What the exercise asks
Nothing may be dropped or altered: reproduce all the data.

Source material
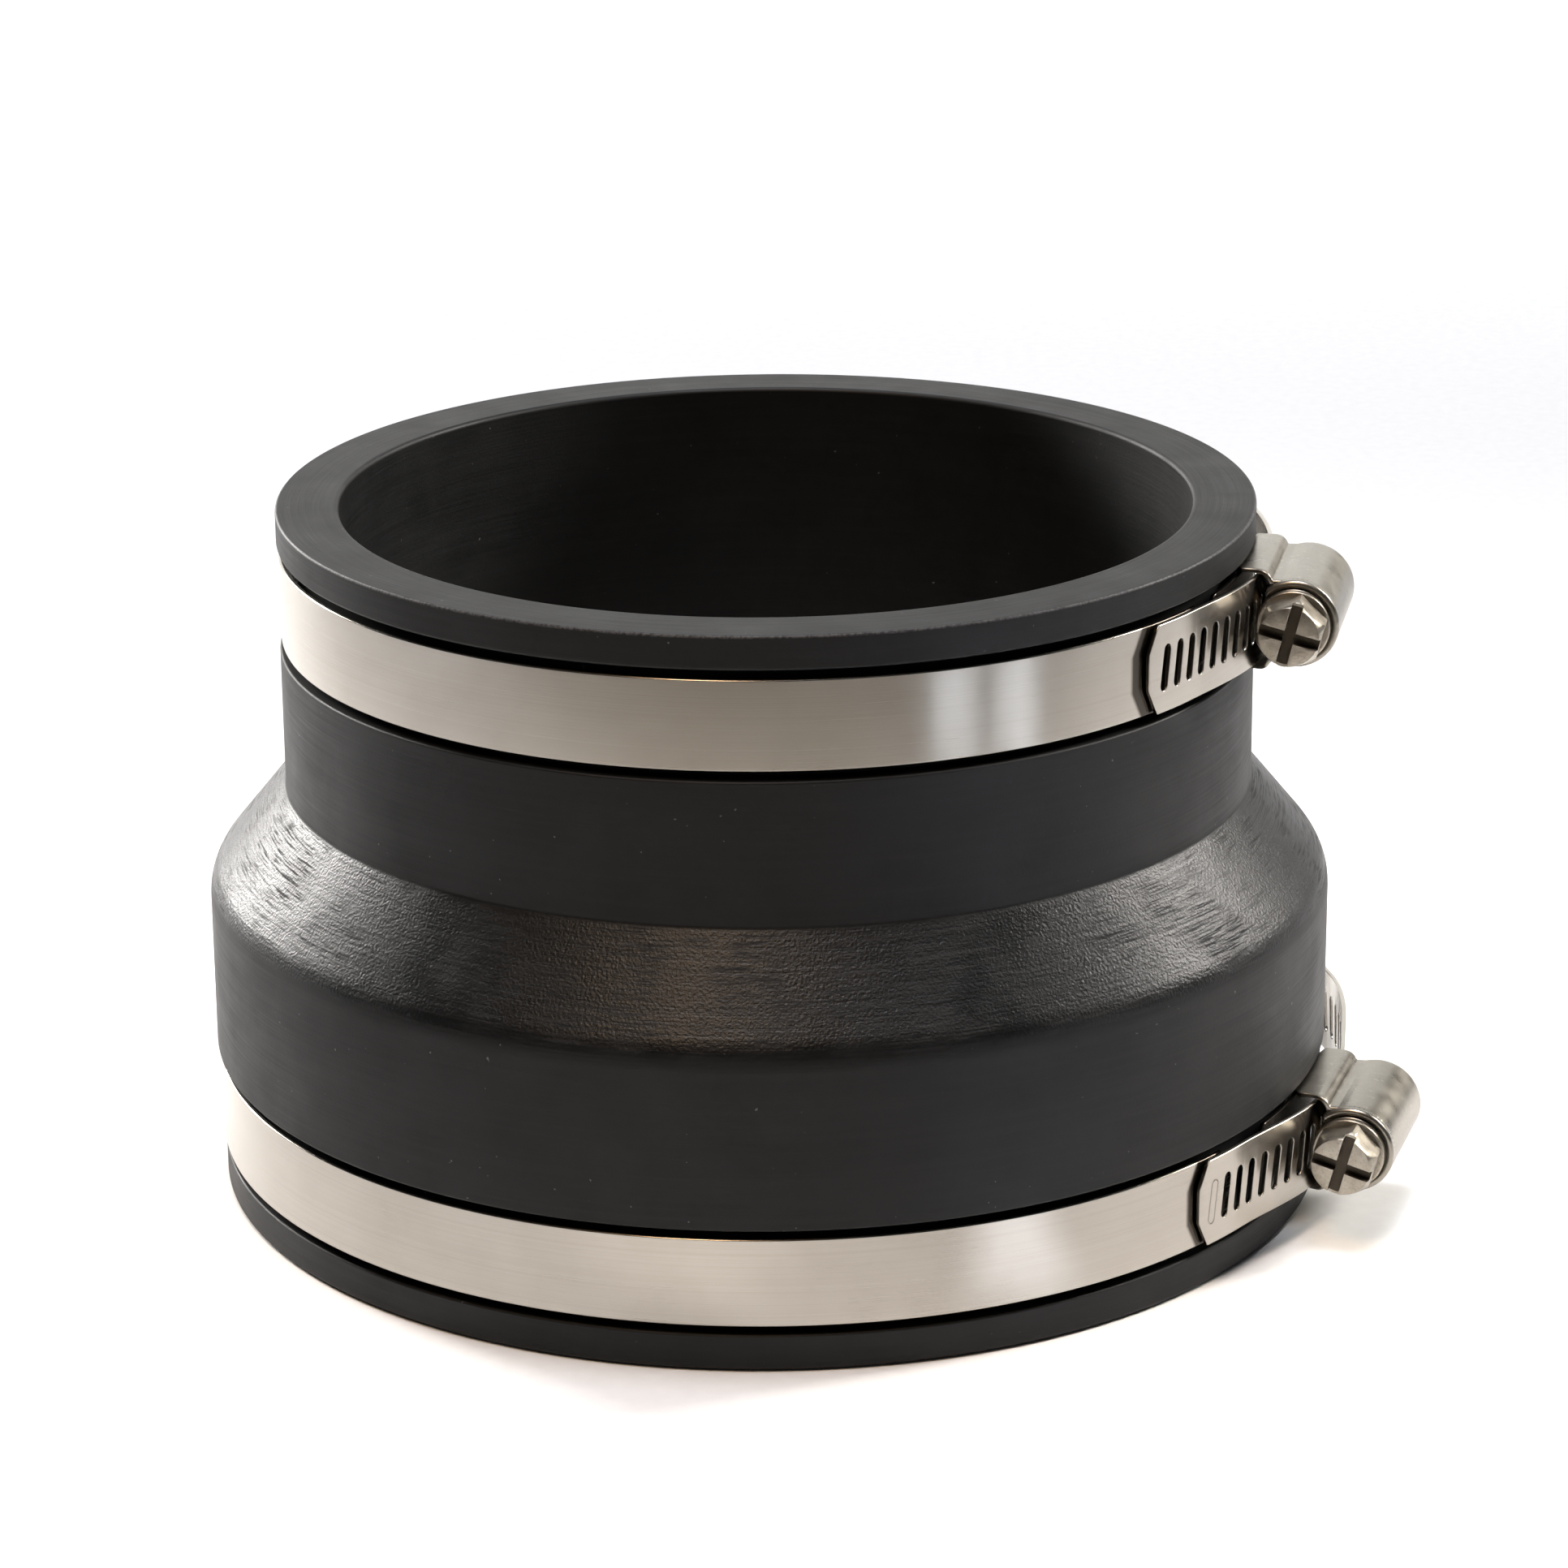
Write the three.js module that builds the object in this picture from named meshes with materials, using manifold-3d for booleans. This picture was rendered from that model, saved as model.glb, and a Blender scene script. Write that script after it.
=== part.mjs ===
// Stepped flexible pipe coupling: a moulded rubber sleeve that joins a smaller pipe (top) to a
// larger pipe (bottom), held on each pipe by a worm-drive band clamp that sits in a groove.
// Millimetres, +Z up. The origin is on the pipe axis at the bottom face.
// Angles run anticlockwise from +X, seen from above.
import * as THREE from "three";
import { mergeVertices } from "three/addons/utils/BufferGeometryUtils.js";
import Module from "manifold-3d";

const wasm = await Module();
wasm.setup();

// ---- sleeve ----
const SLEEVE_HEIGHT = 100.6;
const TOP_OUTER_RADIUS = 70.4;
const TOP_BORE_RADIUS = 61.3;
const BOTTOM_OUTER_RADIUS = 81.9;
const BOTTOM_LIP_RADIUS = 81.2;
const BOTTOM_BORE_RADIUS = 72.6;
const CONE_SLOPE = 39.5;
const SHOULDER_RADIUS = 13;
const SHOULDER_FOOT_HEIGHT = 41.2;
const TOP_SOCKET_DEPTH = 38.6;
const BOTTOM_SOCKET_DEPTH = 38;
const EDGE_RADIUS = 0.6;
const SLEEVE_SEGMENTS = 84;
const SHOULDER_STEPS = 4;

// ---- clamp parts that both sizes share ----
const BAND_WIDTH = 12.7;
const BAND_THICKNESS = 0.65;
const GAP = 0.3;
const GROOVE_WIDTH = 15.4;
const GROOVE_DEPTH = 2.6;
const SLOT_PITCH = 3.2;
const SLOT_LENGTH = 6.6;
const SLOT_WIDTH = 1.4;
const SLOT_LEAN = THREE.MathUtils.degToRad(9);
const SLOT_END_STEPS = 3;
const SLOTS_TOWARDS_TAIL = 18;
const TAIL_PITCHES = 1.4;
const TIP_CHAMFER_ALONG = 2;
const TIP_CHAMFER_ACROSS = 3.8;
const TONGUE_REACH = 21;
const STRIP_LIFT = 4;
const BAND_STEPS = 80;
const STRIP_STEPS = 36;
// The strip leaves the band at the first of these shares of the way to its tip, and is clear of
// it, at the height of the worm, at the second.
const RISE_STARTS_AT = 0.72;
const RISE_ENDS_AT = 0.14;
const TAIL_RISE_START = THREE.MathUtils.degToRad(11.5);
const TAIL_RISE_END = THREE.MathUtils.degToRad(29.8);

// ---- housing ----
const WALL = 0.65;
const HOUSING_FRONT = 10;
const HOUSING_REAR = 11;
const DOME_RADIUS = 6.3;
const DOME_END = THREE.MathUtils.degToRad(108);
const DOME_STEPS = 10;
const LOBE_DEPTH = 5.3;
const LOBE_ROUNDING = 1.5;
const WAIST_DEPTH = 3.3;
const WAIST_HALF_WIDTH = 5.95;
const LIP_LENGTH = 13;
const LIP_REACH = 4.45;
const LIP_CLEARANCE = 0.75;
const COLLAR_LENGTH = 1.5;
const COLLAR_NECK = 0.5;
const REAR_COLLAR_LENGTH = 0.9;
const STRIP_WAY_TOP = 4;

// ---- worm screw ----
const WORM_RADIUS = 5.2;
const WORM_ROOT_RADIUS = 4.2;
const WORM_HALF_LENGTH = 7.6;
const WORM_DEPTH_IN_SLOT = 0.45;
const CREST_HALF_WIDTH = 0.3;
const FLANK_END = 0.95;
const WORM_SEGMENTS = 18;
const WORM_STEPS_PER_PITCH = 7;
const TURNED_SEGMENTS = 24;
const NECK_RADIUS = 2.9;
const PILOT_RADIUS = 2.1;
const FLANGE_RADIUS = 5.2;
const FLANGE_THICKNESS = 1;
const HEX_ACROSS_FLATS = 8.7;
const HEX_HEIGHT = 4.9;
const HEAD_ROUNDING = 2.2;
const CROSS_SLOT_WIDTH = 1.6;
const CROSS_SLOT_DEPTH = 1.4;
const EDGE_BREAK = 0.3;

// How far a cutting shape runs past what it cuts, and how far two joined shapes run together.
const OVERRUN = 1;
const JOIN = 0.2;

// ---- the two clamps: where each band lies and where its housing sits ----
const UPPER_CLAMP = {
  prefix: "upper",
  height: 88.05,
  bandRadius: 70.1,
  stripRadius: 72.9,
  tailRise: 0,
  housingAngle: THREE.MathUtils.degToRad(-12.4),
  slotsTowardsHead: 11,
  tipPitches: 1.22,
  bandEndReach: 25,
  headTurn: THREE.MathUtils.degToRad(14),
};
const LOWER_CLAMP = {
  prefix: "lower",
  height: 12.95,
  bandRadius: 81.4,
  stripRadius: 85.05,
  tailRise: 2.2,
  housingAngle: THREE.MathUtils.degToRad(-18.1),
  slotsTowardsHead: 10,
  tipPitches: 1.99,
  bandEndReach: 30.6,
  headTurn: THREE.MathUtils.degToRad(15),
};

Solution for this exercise
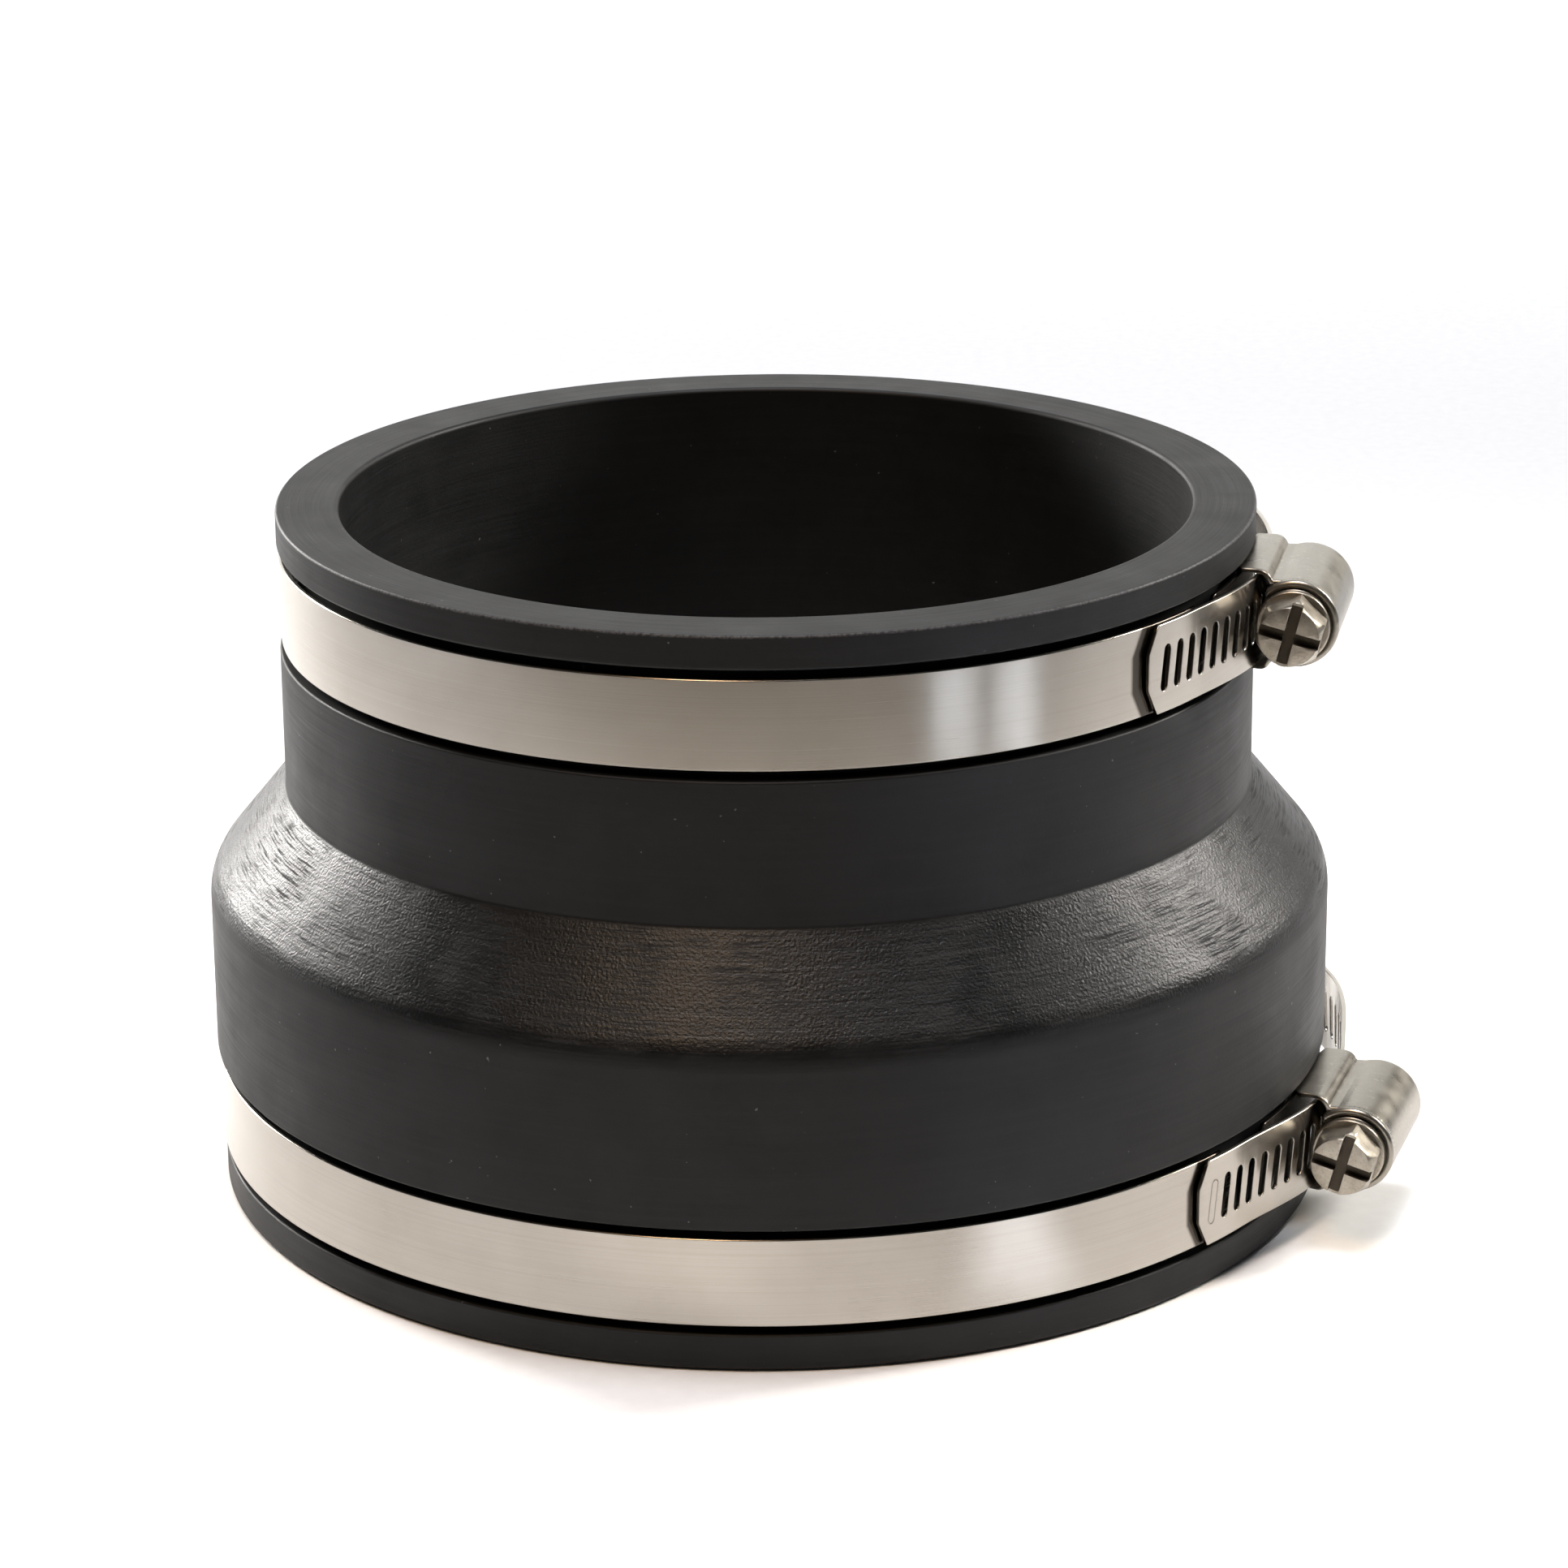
Write the three.js module that builds the object in this picture from named meshes with materials, using manifold-3d for booleans. This picture was rendered from that model, saved as model.glb, and a Blender scene script. Write that script after it.
=== part.mjs ===
// Stepped flexible pipe coupling: a moulded rubber sleeve that joins a smaller pipe (top) to a
// larger pipe (bottom), held on each pipe by a worm-drive band clamp that sits in a groove.
// Millimetres, +Z up. The origin is on the pipe axis at the bottom face.
// Angles run anticlockwise from +X, seen from above.
import * as THREE from "three";
import { mergeVertices } from "three/addons/utils/BufferGeometryUtils.js";
import Module from "manifold-3d";

const wasm = await Module();
wasm.setup();

// ---- sleeve ----
const SLEEVE_HEIGHT = 100.6;
const TOP_OUTER_RADIUS = 70.4;
const TOP_BORE_RADIUS = 61.3;
const BOTTOM_OUTER_RADIUS = 81.9;
const BOTTOM_LIP_RADIUS = 81.2;
const BOTTOM_BORE_RADIUS = 72.6;
const CONE_SLOPE = 39.5;
const SHOULDER_RADIUS = 13;
const SHOULDER_FOOT_HEIGHT = 41.2;
const TOP_SOCKET_DEPTH = 38.6;
const BOTTOM_SOCKET_DEPTH = 38;
const EDGE_RADIUS = 0.6;
const SLEEVE_SEGMENTS = 84;
const SHOULDER_STEPS = 4;

// ---- clamp parts that both sizes share ----
const BAND_WIDTH = 12.7;
const BAND_THICKNESS = 0.65;
const GAP = 0.3;
const GROOVE_WIDTH = 15.4;
const GROOVE_DEPTH = 2.6;
const SLOT_PITCH = 3.2;
const SLOT_LENGTH = 6.6;
const SLOT_WIDTH = 1.4;
const SLOT_LEAN = THREE.MathUtils.degToRad(9);
const SLOT_END_STEPS = 3;
const SLOTS_TOWARDS_TAIL = 18;
const TAIL_PITCHES = 1.4;
const TIP_CHAMFER_ALONG = 2;
const TIP_CHAMFER_ACROSS = 3.8;
const TONGUE_REACH = 21;
const STRIP_LIFT = 4;
const BAND_STEPS = 80;
const STRIP_STEPS = 36;
// The strip leaves the band at the first of these shares of the way to its tip, and is clear of
// it, at the height of the worm, at the second.
const RISE_STARTS_AT = 0.72;
const RISE_ENDS_AT = 0.14;
const TAIL_RISE_START = THREE.MathUtils.degToRad(11.5);
const TAIL_RISE_END = THREE.MathUtils.degToRad(29.8);

// ---- housing ----
const WALL = 0.65;
const HOUSING_FRONT = 10;
const HOUSING_REAR = 11;
const DOME_RADIUS = 6.3;
const DOME_END = THREE.MathUtils.degToRad(108);
const DOME_STEPS = 10;
const LOBE_DEPTH = 5.3;
const LOBE_ROUNDING = 1.5;
const WAIST_DEPTH = 3.3;
const WAIST_HALF_WIDTH = 5.95;
const LIP_LENGTH = 13;
const LIP_REACH = 4.45;
const LIP_CLEARANCE = 0.75;
const COLLAR_LENGTH = 1.5;
const COLLAR_NECK = 0.5;
const REAR_COLLAR_LENGTH = 0.9;
const STRIP_WAY_TOP = 4;

// ---- worm screw ----
const WORM_RADIUS = 5.2;
const WORM_ROOT_RADIUS = 4.2;
const WORM_HALF_LENGTH = 7.6;
const WORM_DEPTH_IN_SLOT = 0.45;
const CREST_HALF_WIDTH = 0.3;
const FLANK_END = 0.95;
const WORM_SEGMENTS = 18;
const WORM_STEPS_PER_PITCH = 7;
const TURNED_SEGMENTS = 24;
const NECK_RADIUS = 2.9;
const PILOT_RADIUS = 2.1;
const FLANGE_RADIUS = 5.2;
const FLANGE_THICKNESS = 1;
const HEX_ACROSS_FLATS = 8.7;
const HEX_HEIGHT = 4.9;
const HEAD_ROUNDING = 2.2;
const CROSS_SLOT_WIDTH = 1.6;
const CROSS_SLOT_DEPTH = 1.4;
const EDGE_BREAK = 0.3;

// How far a cutting shape runs past what it cuts, and how far two joined shapes run together.
const OVERRUN = 1;
const JOIN = 0.2;

// ---- the two clamps: where each band lies and where its housing sits ----
const UPPER_CLAMP = {
  prefix: "upper",
  height: 88.05,
  bandRadius: 70.1,
  stripRadius: 72.9,
  tailRise: 0,
  housingAngle: THREE.MathUtils.degToRad(-12.4),
  slotsTowardsHead: 11,
  tipPitches: 1.22,
  bandEndReach: 25,
  headTurn: THREE.MathUtils.degToRad(14),
};
const LOWER_CLAMP = {
  prefix: "lower",
  height: 12.95,
  bandRadius: 81.4,
  stripRadius: 85.05,
  tailRise: 2.2,
  housingAngle: THREE.MathUtils.degToRad(-18.1),
  slotsTowardsHead: 10,
  tipPitches: 1.99,
  bandEndReach: 30.6,
  headTurn: THREE.MathUtils.degToRad(15),
};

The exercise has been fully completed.